In the absence of any empirical study, it is very difficult to assess whether the pro-Pakistan sentiment has weakened or enhanced, or whether it is dead or diminished in this region and there are voices in support of arguments either way.

History of Kashmir Day

According to Srinagar-based international law expert Dr Sheikh Showkat Hussain, Kashmir Day has been observed historically right from 1932, after being first proposed by the then Kashmir Committee.

“In the 1930s, the day was observed to express camaraderie with the Kashmiris’ struggle against the autocratic Dogra ruler Maharaja Hari Singh. In present day context, Kashmir Day is being celebrated to show solidarity with the struggle of Kashmiris against India,” Sheikh Showkat says.
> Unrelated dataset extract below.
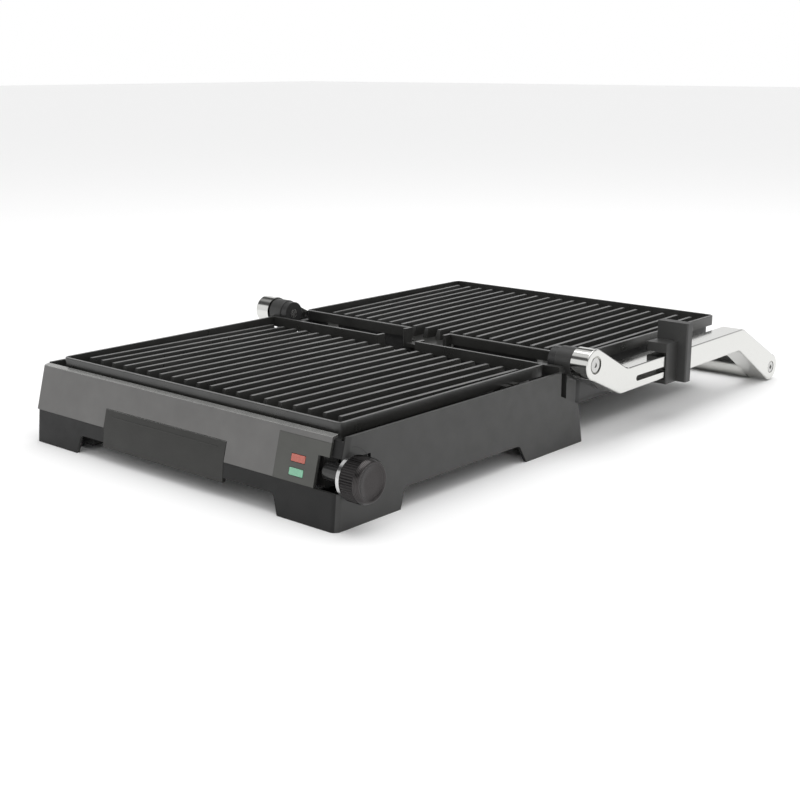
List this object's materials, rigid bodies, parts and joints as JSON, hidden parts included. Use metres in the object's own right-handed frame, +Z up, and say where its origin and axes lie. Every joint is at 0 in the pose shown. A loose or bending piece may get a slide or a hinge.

“Basically, it [Kashmir Day] started from undivided Punjab and it has been celebrated ever since, with pauses in between. This day will continue to hold importance until the Kashmiris achieve their objective of right to self-determination,” he says.

The day was revived in the 1970s when in 1975 Kashmir’s then tallest political figure Sheikh Mohammad Abdullah agreed to become Chief Minister of Jammu and Kashmir after an accord was signed on behalf of Sheikh Abdullah by Mirza Mohammad Afzal Beg and on behalf of the Indian government, headed by Indira Gandhi, by G Parthasarathy in New Delhi.

Following the infamous Sheikh-Indira accord of Feb 1975, Kashmiris had then observed a complete strike on the call of Pakistan’s then Prime Minister Zulfikar Ali Bhutto to protest against the agreement.

Historically, such has been Pakistan’s influence on Kashmir’s political landscape.

In 1990, Pakistan's late Jamaat-i-Islami leader Qazi Hussain Ahmed had proposed that February 5 be observed as Kashmir Solidarity Day in Pakistan.

Gowhar Geelani is a journalist, who has served as Editor at Deutsche Welle (Voice of Germany) in Bonn, Germany.